Луману было суждено сыграть роль главного теоретического оппонента Юргена Хабермаса, наиболее известного наследника идей франкфуртской школы критической теории. Хабермас дистанцировался от бунтарей 1968 года, но не терял надежды на демократизацию (в широком смысле этого слова) государственного управления и экономики. Его философия стала важным ориентиром для энвайронментализма и феминизма — общественных движений, возникших в 1970-х гг. наряду с мелкими революционными группами как результат 1968 года. Хабермас подчеркивал необходимость защиты того, что он называл «жизненным миром», т. е. сферы семейных и других межличностных отношений, а также гражданского общества, которые, на его взгляд, должны быть ограждены от инструментальной логики — или беспощадного стратегического мышления, — присущих экономике и государственному управлению. Рынок и государство, доказывал Хабермас, всегда стремятся к «колонизации» жизненного мира. Общественные движения и, не в последнюю очередь, интеллектуалы, вращающиеся в публичной сфере, могут противодействовать такой колонизации и даже, быть может, добиваться постепенной деколонизации.

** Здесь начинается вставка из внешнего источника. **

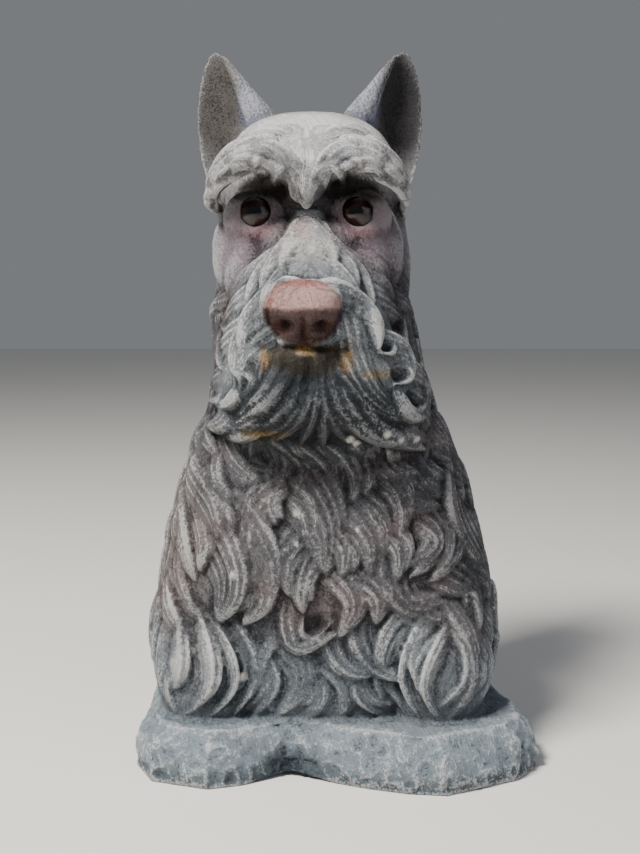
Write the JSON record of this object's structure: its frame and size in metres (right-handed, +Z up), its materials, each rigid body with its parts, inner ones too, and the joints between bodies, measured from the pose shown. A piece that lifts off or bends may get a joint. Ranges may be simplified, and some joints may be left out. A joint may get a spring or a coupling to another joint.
{
  "type": "dog statue",
  "caption": "Painted cement statue of a sitting Scottish terrier on a rough base, with carved locks of hair, pricked ears, a full beard and brown glass eyes",
  "frame": {"origin": "on the flat underside of the base, on the figure's upright centre line", "axes": "+Z up, the dog looks along -Y, +X towards a viewer's right"},
  "size_m": [0.2183, 0.2092, 0.386],
  "materials": {
    "painted_cement": "cast cement, painted grey, weathered and dry-brushed with white",
    "eye_glass": "polished glass over a dark brown iris"
  },
  "bodies": {
    "root": {"terrier_on_base": "painted_cement", "glass_eye_left": "eye_glass", "glass_eye_right": "eye_glass"}
  },
  "joints": []
}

Луман, который считал себя обязанным заниматься «социологическим просвещением», относился к этим надеждам с иронией, даже не вступая в полемику. Чтобы понимать общества и их эволюцию, говорил он, следует рассматривать системы, а не индивидов или движения, борющиеся за те или иные политические ценности или против них. В каком-то смысле его теория систем подтверждала веберианский диагноз «стального панциря» и зиммелевскую «трагедию культуры»: общество стало настолько сложным, что далеко превзошло возможности реальной индивидуальной автономии. Но при этом Луман настаивал на том, что предложенное им социологическое разочарование (disenchantment) тоже освобождает, несмотря на то что «системы» (никогда просто «система», the system») имеют свою собственную железную логику. По замечанию британского теоретика новых левых Перри Андерсона, «если Хабермас говорил читателям, что вещи могли бы быть такими, какими они должны быть… то Луман провозглашал более сухую, но не менее обнадеживающую весть: вещи такие, какими они и должны быть».
Интересно, что Хабермас в конце концов включил многие элементы лумановских теорий в собственные концепции и даже, по-видимому, отказался от каких-либо надежд на широкую демократизацию экономики и государственного управления. Вместо этого лучшее, на что можно надеяться, писал он, является живая публичная сфера, бдительная пресса и, как результат, решительно настроенное общественное мнение, которые относятся к государству так же, как
постоянная осада относится к крепости. Это легитимировало активистов и общественные движения, бросающие вызов государству, однако из этого образа следовал еще один и, возможно, более очевидный вывод, что крепость государства взять невозможно и делать этого не следует.